To obtain run time and max mem stats, use usr/bin/time
that is installed in the docker container. For example, run the following to benchmark du
.
docker run 4dndcic/fastqc:v2 /usr/bin/time du 2> log
cat log
The output looks as follows:
0.02user 0.82system 0:00.87elapsed 96%CPU (0avgtext+0avgdata 2024maxresident)k
0inputs+0outputs (0major+103minor)pagefaults 0swaps
The benchmarking result goes to STDERR, which can be collected by a file by redirecting with 2>
.
Maxmem is 2024KB in this case ('maxresident'). Run time is 0.87 second. ('elapsed')
Sample data files that can be used for testing the tools are included in the sample_data
folder.

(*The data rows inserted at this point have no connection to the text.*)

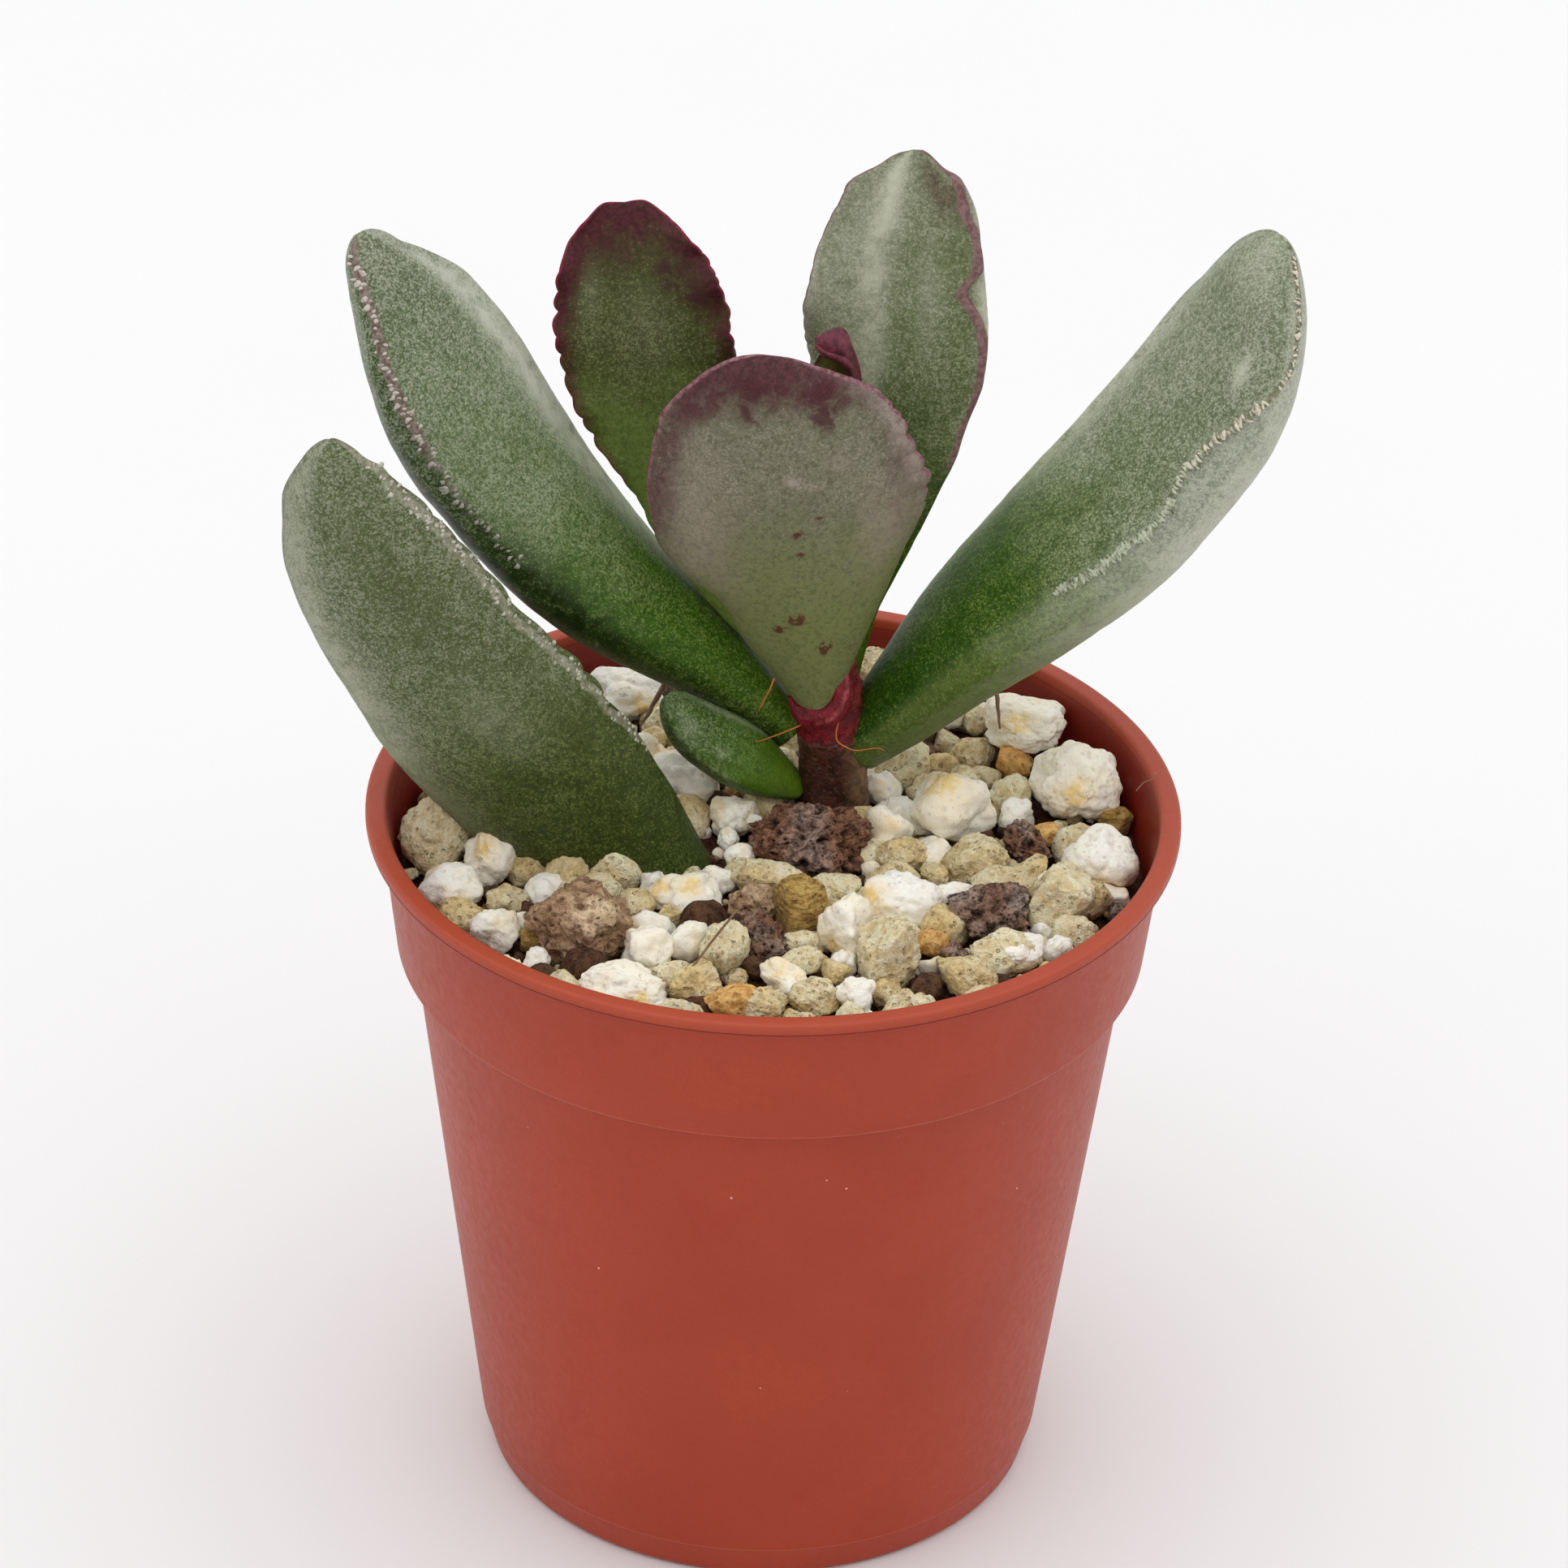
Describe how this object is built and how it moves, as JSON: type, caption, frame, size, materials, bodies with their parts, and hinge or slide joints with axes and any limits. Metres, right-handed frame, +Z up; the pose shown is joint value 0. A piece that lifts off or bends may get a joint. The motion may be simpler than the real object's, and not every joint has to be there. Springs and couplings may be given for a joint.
{
  "type": "potted adromischus blosianus",
  "caption": "Small thick-leaved succulent on a short stem, standing in gritty mix in a round plastic nursery pot with a rolled lip and collar.",
  "frame": {"origin": "centre of the pot's flat underside, which rests on the surface", "axes": "+Z up along the pot's axis, -Y towards the plant's front, +X to the right seen from the front"},
  "size_m": [0.0675, 0.055, 0.0928],
  "materials": {
    "pot": "terracotta coloured moulded plastic, slightly satin",
    "mix": "dark gritty soil and small grit",
    "stem": "brown purple stem, rough, with a magenta top",
    "leaf_green": "waxy green with dense pale speckle and a pale crinkled margin",
    "leaf_grey": "waxy grey green with fine pale speckle and a purple margin",
    "leaf_purple": "waxy olive green blotched with dark red purple",
    "perlite": "white expanded grain, finely porous, stained yellow in places",
    "pumice": "tan porous stone with dark specks",
    "lava": "dark purple brown stone full of holes",
    "rose_stone": "pinkish brown porous stone",
    "bark": "tan chip with fine dark grain"
  },
  "bodies": {
    "root": {"pot": "pot", "stem": "stem", "right_leaf": "leaf_green", "left_leaf": "leaf_green", "front_leaf": "leaf_grey", "back_left_leaf": "leaf_purple", "back_right_leaf": "leaf_grey", "mother_leaf": "leaf_green", "small_leaf": "leaf_green", "young_leaf": "leaf_purple", "rose_1": "rose_stone", "lava_1": "lava", "lava_2": "lava", "bark_1": "bark", "perlite_1": "perlite", "perlite_2": "perlite", "perlite_3": "perlite", "perlite_4": "perlite", "perlite_5": "perlite", "perlite_6": "perlite", "perlite_7": "perlite", "perlite_8": "perlite", "perlite_9": "perlite", "perlite_10": "perlite", "perlite_11": "perlite", "perlite_12": "perlite", "perlite_13": "perlite", "pumice_1": "pumice", "pumice_2": "pumice", "pumice_3": "pumice", "pumice_4": "pumice", "pumice_5": "pumice", "pumice_6": "pumice", "pumice_7": "pumice", "potting_mix": "mix"}
  },
  "joints": []
}
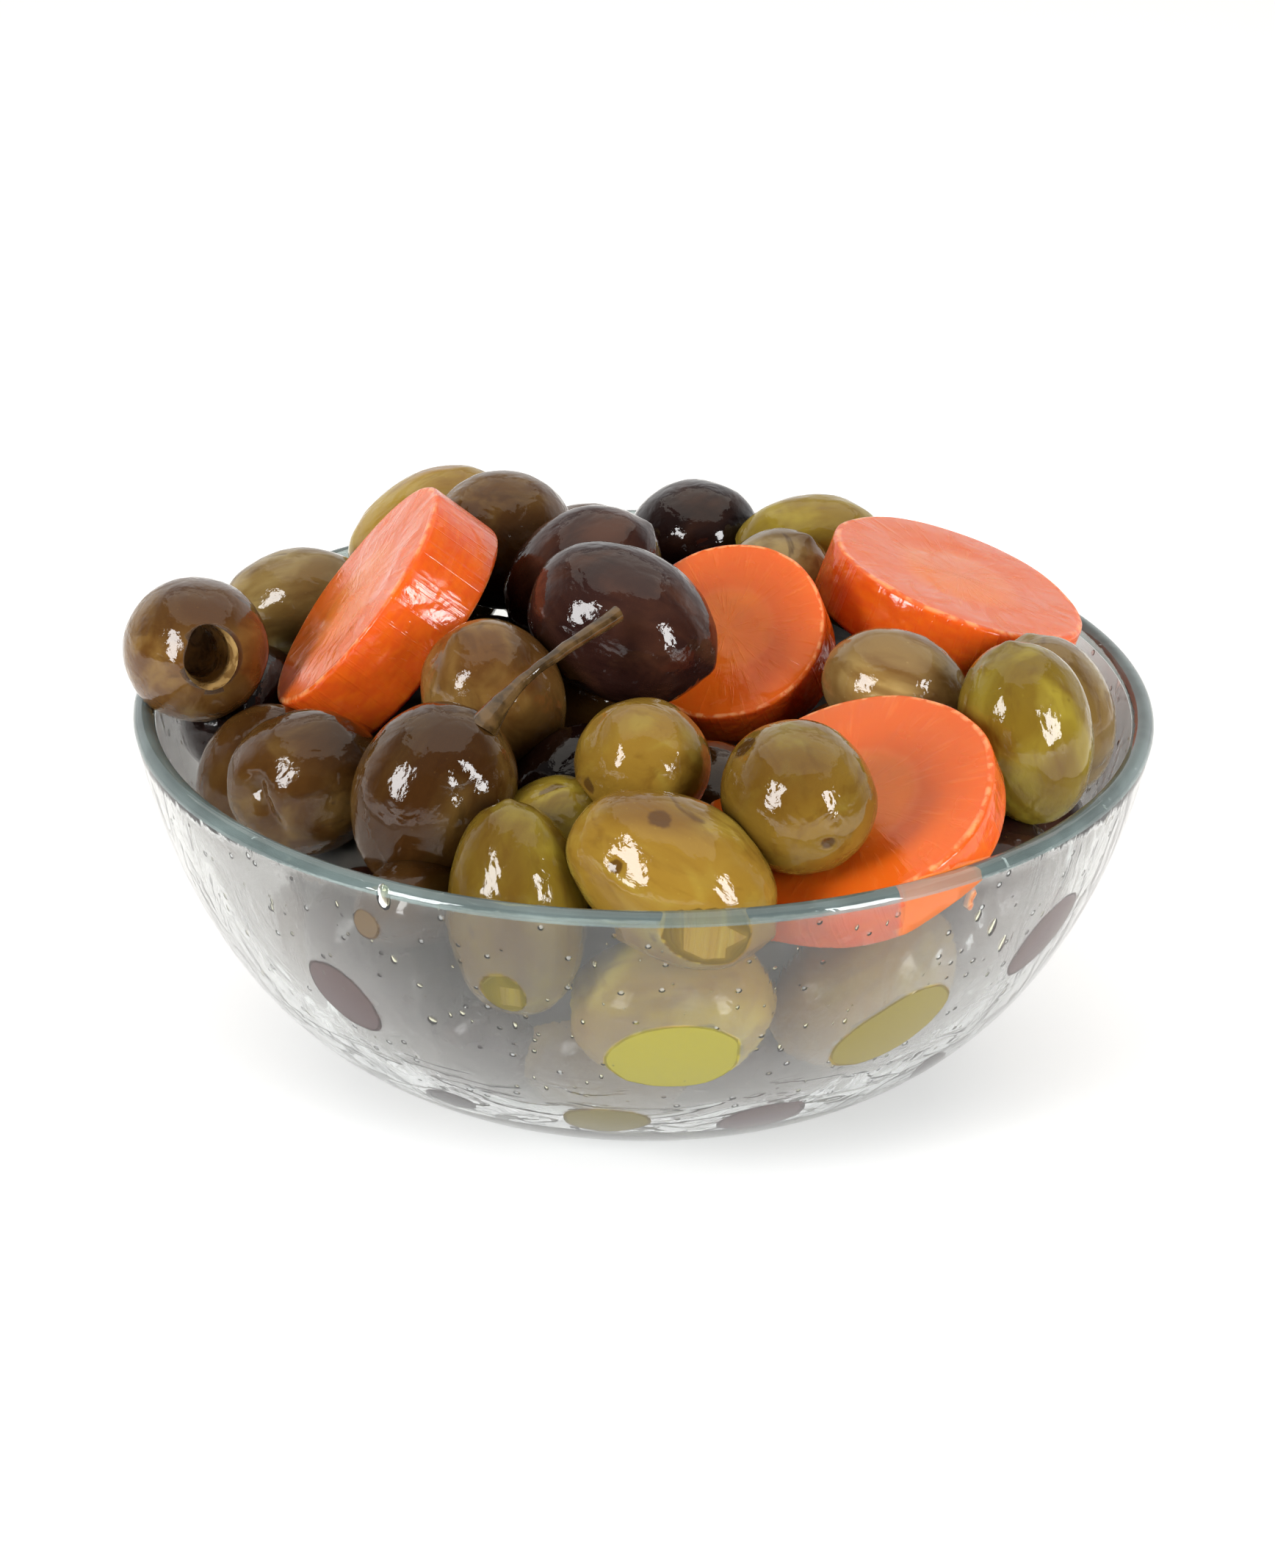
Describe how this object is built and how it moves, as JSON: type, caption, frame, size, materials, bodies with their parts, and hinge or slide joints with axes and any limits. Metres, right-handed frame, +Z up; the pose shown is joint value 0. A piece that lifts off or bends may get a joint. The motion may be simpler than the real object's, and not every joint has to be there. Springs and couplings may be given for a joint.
{
  "type": "bowl of olives",
  "caption": "Clear glass bowl heaped with whole olives, green, brown and black, one of them pitted and one with its stalk, among thick carrot slices.",
  "frame": {"origin": "middle of the bowl's flat foot", "axes": "+Z up, -Y towards the side that is looked at, +X to its right"},
  "size_m": [0.1412, 0.14, 0.0804],
  "materials": {
    "clear_glass": "clear glass with an oily film inside",
    "olive_skin": "glossy oiled olive skin, green to black",
    "carrot_flesh": "wet cut carrot"
  },
  "bodies": {
    "root": {"bowl": "clear_glass", "olive_heap": "olive_skin", "carrot_slice_left": "carrot_flesh", "carrot_slice_middle": "carrot_flesh", "carrot_slice_right": "carrot_flesh", "carrot_slice_front": "carrot_flesh"}
  },
  "joints": []
}
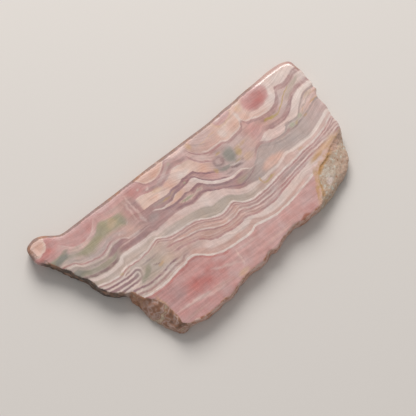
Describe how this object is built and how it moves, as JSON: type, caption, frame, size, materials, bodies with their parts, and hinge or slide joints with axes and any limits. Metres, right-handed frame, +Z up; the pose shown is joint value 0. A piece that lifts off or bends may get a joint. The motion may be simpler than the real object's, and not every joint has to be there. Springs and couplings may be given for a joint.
{
  "type": "rhodochrosite slice",
  "caption": "Thin polished slice of banded pink rhodochrosite with a corner of rough host rock, lying flat on its sawn underside.",
  "frame": {"origin": "middle of the underside's bounding box, on the surface the slice lies on", "axes": "+X along the long straight sawn edge towards the corner of host rock, +Y out of that straight edge, +Z up through the polished face"},
  "size_m": [0.085, 0.0424, 0.005],
  "materials": {
    "rhodochrosite": "polished face, sawn underside, broken and iron-stained edges"
  },
  "bodies": {
    "root": {"rhodochrosite_slice": "rhodochrosite"}
  },
  "joints": []
}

These data are not included in the docker image.
Tool wrappers are under the scripts
directory and follow naming conventions run*.sh
. These wrappers are copied to the docker image at built time and may be used as a single step in a workflow.
# default
docker run 4dndcic/fastqc:v2
# specific run command
docker run 4dndcic/fastqc:v2 <run_script> <arg1> <arg2> ...
# may need -v option to mount data file/folder if they are used as arguments.
docker run -v /data1/:/d1/:rw -v /data2/:/d2/:rw 4dndcic/fastqc:v2 <run_script> /d1/file1 /d2/file2 ...
Runs fastqc on a given fastq(.gz) file and produces a fastqc report.
- Input: a fastq file (either gzipped or not)
- Output: a fastqc report (data_report.zip)
Run the following in the container
run.sh <input_fastq> <nthread> <outdir>
# input_fastq : an input fastq file, either gzipped or not.
# nthread : number of threads to use
# outdir : output directory (This should be a mounted host directory, so that the output files are visible from the host and to avoid any bus error)